▶ To do: Locate the line that contains "Turn this picture" in the entries below, then repeat it and every following line through the line that contains "on the table.", exactly, and no others.

▶ Data section:

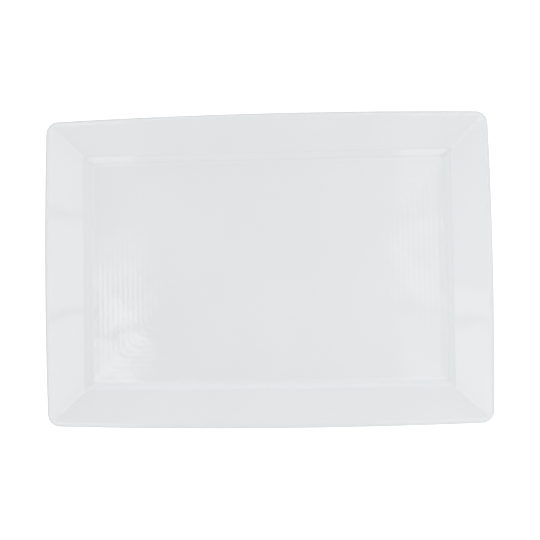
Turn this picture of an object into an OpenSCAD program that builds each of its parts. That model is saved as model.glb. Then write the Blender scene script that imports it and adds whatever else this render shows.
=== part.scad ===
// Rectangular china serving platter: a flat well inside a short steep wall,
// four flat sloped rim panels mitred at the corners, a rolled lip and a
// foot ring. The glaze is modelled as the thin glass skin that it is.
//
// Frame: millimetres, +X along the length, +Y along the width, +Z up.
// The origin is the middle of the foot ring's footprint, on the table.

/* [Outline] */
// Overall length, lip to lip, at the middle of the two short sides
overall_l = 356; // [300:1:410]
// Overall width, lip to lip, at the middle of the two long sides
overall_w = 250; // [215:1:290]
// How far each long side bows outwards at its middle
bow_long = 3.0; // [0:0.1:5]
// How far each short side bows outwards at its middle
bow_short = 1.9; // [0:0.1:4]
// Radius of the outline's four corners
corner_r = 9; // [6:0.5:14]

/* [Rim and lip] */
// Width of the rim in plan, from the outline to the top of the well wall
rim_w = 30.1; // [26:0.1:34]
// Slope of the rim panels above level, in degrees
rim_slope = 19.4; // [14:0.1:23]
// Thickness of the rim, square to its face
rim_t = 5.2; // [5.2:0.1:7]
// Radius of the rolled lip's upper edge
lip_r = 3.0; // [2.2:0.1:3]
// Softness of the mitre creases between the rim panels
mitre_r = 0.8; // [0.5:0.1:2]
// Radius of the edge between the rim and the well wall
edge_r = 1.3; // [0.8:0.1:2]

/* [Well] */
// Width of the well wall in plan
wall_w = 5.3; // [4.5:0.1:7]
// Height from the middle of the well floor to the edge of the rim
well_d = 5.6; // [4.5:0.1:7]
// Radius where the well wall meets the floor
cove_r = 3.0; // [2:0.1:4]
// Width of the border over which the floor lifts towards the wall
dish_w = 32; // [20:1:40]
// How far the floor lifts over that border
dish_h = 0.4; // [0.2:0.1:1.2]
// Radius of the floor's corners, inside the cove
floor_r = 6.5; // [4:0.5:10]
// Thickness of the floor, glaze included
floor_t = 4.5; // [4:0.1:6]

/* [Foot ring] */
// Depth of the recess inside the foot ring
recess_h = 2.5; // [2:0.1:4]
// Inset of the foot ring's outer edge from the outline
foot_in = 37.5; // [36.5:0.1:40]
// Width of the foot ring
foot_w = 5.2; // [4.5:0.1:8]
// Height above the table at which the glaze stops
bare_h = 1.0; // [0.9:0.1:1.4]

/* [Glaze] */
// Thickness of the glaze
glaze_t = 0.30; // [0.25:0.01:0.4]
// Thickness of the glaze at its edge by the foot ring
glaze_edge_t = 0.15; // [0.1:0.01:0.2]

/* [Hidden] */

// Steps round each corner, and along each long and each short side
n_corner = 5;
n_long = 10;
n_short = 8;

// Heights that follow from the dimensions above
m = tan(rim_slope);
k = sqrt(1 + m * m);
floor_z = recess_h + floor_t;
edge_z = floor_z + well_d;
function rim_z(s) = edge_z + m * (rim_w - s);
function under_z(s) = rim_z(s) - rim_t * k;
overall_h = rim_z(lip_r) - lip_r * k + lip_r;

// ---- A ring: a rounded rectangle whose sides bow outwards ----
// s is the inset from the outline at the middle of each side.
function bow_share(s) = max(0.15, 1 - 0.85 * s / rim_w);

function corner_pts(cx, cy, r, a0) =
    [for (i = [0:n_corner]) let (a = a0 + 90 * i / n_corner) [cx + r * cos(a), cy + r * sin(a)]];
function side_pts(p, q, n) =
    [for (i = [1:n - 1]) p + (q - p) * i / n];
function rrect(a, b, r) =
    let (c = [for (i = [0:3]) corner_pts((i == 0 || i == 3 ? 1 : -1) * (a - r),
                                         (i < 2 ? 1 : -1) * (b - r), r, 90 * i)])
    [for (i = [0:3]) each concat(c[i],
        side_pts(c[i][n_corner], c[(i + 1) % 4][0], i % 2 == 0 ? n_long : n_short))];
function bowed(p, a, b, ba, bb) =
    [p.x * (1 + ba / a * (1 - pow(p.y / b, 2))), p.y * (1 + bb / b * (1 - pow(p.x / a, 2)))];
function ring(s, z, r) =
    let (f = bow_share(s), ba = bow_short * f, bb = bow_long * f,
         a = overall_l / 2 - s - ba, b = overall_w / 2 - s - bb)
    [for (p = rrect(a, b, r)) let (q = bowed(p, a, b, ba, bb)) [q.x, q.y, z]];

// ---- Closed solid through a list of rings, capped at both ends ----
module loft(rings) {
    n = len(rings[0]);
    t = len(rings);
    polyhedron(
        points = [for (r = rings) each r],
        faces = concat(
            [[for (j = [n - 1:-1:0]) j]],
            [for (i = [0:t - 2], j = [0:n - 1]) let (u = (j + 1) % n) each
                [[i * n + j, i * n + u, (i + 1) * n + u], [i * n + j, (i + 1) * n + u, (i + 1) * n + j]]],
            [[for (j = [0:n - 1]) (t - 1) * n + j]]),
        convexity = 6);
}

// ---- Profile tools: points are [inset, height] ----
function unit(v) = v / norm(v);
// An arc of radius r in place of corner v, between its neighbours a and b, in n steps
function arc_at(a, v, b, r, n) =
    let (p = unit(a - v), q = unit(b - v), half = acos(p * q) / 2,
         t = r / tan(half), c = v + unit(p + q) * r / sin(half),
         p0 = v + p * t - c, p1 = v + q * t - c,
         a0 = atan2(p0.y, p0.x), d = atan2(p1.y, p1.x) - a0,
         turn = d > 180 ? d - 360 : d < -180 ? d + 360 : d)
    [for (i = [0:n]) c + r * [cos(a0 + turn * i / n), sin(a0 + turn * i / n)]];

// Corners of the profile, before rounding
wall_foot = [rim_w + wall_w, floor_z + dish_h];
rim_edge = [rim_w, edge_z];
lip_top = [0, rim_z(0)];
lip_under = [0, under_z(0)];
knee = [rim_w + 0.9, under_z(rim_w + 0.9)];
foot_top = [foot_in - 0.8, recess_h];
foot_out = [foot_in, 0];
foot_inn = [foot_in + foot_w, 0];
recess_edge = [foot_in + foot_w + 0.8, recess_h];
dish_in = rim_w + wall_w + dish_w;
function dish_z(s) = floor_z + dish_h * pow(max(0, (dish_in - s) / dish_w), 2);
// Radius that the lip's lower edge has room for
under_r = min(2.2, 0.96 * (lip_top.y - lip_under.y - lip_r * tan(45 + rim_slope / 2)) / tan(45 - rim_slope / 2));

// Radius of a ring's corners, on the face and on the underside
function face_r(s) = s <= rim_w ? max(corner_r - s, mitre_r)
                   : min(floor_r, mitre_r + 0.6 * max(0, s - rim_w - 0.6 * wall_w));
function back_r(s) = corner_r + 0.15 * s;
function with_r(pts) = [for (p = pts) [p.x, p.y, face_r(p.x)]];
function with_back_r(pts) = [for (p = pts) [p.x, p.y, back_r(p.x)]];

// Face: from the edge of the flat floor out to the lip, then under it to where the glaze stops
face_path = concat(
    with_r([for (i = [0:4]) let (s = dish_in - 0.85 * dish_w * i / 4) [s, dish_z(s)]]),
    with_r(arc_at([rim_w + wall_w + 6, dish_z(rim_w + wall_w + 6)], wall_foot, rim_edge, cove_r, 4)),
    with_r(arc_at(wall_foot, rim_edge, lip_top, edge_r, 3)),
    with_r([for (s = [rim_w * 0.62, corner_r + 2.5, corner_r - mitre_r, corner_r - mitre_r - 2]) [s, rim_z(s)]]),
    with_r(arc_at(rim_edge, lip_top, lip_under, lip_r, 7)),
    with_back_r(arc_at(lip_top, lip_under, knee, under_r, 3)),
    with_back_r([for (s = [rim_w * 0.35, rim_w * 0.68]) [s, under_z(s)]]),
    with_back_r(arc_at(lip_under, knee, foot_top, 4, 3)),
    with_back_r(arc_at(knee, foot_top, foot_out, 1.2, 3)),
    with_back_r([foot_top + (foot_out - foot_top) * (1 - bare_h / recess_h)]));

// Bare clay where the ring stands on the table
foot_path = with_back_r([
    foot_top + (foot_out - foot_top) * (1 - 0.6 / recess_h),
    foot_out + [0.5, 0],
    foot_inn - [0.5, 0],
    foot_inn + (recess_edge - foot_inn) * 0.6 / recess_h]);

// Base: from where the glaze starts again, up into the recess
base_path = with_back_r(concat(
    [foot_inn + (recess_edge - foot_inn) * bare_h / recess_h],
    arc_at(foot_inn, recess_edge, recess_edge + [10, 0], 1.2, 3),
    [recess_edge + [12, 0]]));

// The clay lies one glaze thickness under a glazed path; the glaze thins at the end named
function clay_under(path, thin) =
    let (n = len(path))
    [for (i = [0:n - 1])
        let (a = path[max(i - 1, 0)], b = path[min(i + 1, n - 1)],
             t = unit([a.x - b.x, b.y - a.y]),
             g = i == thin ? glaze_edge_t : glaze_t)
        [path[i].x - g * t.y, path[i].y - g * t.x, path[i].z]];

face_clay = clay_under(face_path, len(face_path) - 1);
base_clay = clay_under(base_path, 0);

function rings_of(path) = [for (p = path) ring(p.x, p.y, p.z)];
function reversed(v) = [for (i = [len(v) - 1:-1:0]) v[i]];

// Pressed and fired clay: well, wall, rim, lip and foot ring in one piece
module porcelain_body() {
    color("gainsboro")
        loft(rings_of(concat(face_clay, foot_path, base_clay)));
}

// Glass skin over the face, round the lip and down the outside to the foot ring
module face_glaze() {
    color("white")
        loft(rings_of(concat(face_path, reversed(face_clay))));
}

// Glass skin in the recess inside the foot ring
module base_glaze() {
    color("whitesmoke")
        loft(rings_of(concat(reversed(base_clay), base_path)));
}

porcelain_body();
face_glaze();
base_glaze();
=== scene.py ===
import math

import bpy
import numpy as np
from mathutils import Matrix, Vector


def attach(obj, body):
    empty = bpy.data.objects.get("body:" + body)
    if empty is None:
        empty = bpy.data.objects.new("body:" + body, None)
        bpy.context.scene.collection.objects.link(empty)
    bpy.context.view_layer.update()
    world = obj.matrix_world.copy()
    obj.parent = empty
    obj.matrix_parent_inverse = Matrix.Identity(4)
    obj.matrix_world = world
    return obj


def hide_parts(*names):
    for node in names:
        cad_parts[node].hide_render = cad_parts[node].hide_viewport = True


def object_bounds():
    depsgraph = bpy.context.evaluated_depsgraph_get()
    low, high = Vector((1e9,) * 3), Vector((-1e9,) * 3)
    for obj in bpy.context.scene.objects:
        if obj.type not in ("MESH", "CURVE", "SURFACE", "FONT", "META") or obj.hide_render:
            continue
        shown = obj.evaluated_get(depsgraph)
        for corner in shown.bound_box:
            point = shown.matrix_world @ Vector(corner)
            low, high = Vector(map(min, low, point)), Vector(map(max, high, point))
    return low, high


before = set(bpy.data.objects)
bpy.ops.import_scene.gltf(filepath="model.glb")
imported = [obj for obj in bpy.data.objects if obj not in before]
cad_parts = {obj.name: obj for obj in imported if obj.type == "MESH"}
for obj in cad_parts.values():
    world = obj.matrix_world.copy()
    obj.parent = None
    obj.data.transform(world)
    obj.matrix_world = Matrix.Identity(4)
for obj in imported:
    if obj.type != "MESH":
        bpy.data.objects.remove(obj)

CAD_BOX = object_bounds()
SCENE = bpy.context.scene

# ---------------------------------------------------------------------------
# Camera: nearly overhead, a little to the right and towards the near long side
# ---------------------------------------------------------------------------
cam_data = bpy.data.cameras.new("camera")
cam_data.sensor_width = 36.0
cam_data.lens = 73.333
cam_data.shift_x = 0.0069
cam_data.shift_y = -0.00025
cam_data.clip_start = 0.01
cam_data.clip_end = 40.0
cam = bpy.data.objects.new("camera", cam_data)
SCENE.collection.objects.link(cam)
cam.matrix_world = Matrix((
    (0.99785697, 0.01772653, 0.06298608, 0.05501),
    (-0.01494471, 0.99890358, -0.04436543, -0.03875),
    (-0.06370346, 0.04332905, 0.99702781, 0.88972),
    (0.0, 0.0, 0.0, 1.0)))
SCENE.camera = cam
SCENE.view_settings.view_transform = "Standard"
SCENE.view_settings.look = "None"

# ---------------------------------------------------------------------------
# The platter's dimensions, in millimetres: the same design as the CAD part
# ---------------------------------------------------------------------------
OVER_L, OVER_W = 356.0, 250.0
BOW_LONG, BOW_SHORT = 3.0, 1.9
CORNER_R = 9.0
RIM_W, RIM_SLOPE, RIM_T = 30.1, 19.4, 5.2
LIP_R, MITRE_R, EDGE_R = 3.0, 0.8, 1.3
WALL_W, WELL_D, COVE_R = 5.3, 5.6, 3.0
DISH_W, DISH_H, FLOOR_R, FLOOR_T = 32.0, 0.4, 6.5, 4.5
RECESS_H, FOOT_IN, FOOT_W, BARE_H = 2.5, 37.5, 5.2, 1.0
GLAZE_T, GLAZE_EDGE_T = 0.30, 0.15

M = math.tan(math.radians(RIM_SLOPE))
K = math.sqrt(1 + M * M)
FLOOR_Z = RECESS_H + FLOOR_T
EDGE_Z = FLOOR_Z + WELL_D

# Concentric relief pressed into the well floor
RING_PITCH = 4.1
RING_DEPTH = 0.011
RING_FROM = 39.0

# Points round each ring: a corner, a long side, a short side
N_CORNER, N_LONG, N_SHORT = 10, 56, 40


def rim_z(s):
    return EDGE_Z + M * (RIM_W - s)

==

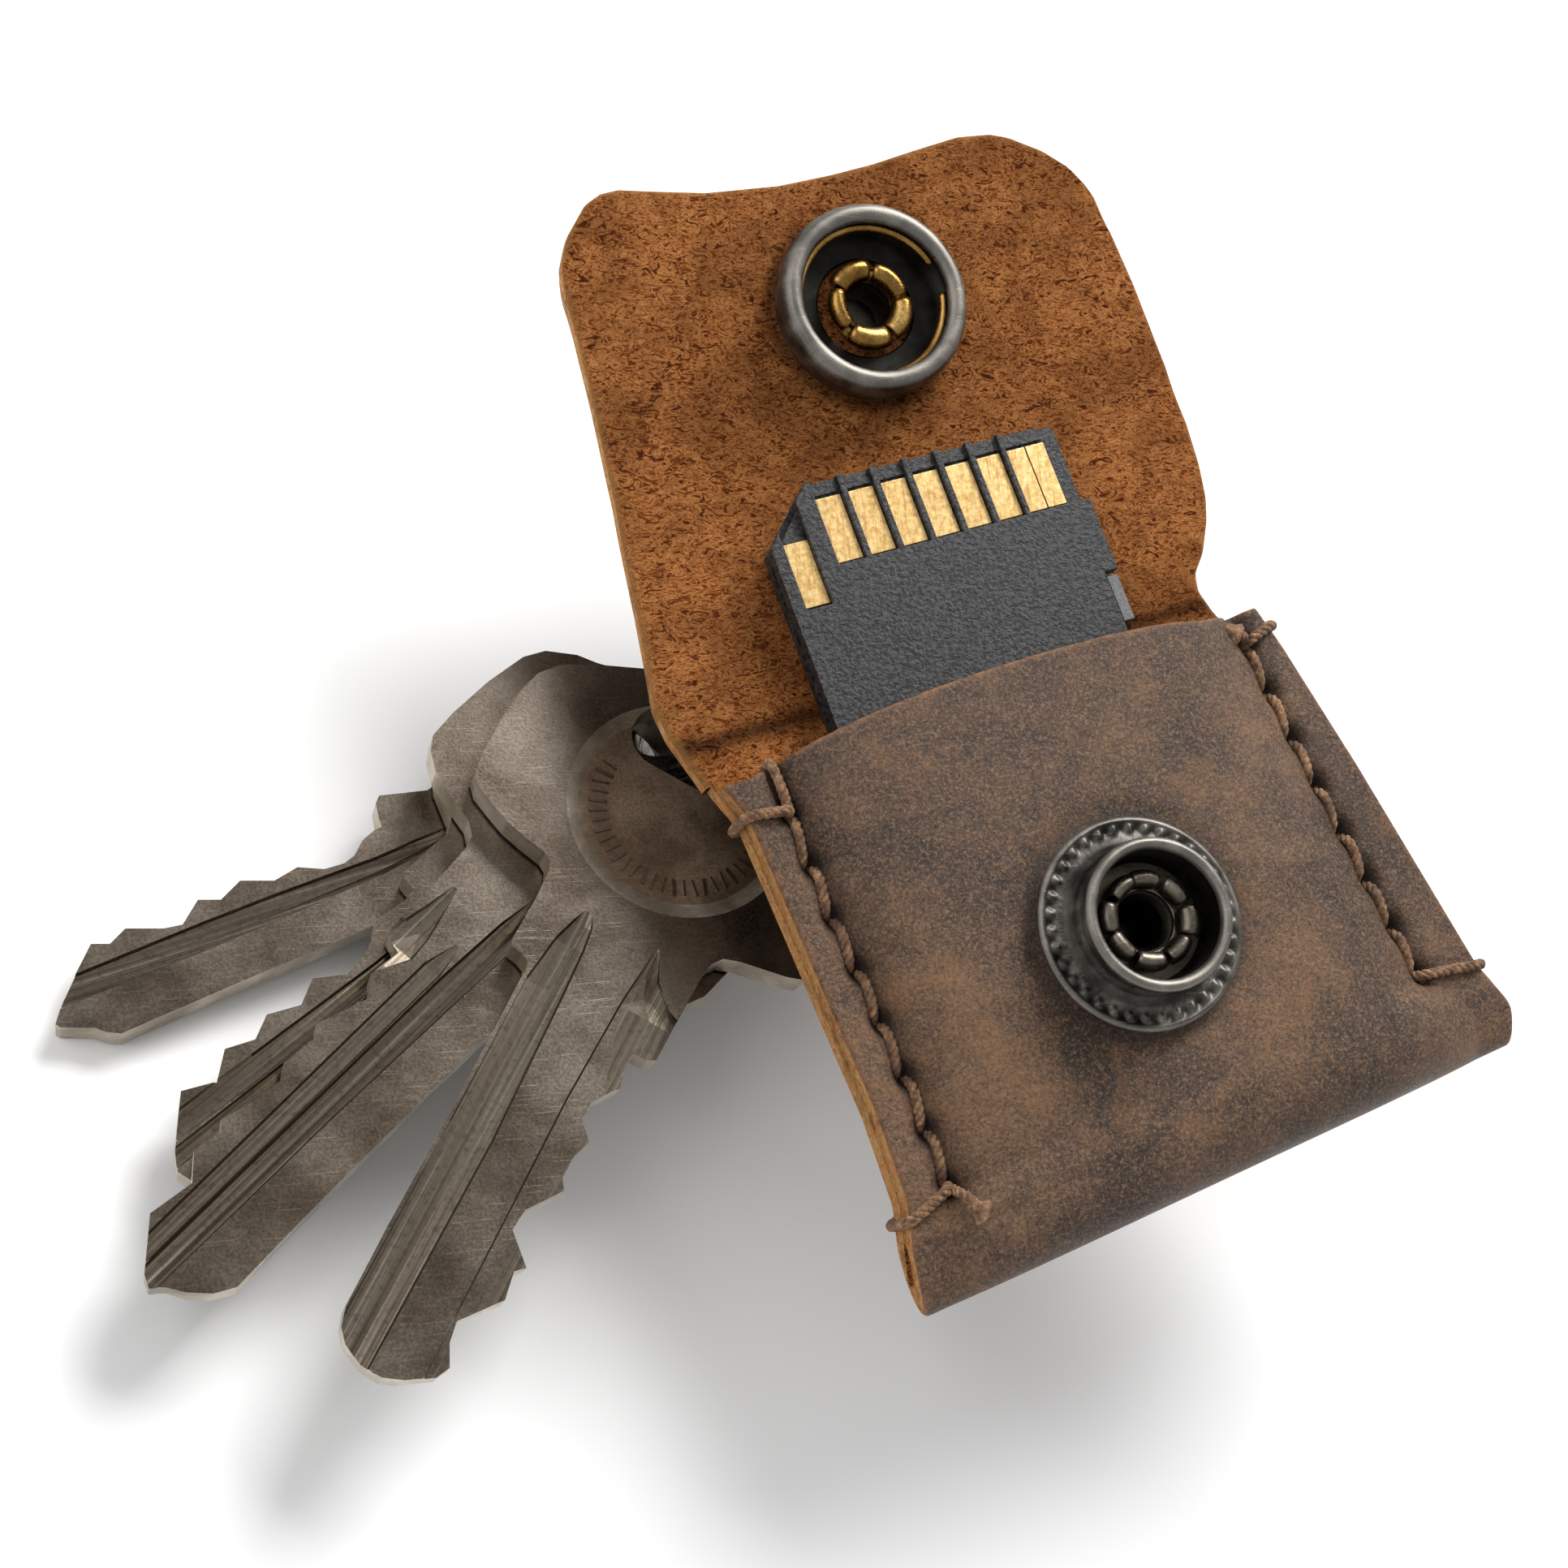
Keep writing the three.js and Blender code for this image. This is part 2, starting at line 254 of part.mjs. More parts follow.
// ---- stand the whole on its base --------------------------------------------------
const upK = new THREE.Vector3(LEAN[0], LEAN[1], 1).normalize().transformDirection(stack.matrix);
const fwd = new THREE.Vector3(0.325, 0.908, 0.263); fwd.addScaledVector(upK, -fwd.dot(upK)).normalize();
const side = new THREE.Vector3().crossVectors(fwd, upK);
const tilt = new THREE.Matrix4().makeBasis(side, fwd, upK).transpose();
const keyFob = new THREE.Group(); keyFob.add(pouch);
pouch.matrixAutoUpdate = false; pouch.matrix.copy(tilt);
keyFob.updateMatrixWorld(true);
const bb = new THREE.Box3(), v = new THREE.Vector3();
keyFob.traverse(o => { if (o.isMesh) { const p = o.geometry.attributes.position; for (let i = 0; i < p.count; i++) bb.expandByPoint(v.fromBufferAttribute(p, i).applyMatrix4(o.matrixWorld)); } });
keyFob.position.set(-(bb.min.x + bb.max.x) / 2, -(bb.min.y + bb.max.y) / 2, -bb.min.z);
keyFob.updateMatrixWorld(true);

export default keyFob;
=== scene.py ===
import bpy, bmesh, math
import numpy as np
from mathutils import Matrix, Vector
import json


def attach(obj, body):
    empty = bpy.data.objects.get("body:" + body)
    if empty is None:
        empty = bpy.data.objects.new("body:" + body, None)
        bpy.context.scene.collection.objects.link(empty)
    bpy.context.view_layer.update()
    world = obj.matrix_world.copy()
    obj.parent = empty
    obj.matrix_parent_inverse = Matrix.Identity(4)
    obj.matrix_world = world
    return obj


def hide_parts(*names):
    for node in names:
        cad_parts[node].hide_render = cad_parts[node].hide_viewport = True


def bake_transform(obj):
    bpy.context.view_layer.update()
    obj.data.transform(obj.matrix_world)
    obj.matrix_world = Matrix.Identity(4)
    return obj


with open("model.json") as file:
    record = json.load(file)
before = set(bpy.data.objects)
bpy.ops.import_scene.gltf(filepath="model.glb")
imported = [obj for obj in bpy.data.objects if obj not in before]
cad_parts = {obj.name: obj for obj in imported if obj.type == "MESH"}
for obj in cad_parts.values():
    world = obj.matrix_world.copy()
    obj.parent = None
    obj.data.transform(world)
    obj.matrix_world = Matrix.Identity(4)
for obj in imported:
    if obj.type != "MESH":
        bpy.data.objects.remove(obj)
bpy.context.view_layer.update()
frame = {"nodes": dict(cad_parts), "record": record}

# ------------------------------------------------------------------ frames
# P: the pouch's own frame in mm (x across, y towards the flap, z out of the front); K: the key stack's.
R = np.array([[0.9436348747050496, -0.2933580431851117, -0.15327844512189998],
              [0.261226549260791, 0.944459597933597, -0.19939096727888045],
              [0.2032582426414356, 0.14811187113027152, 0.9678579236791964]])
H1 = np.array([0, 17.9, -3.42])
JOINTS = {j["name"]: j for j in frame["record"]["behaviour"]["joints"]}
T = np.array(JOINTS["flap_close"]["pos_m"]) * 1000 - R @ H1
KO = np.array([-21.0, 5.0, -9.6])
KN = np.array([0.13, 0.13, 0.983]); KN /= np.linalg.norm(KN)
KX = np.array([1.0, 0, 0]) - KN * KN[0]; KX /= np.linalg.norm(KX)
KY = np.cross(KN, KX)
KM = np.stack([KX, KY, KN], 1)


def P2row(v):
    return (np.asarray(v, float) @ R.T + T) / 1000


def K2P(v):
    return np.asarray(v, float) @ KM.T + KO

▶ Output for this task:
Turn this picture of an object into an OpenSCAD program that builds each of its parts. That model is saved as model.glb. Then write the Blender scene script that imports it and adds whatever else this render shows.
=== part.scad ===
// Rectangular china serving platter: a flat well inside a short steep wall,
// four flat sloped rim panels mitred at the corners, a rolled lip and a
// foot ring. The glaze is modelled as the thin glass skin that it is.
//
// Frame: millimetres, +X along the length, +Y along the width, +Z up.
// The origin is the middle of the foot ring's footprint, on the table.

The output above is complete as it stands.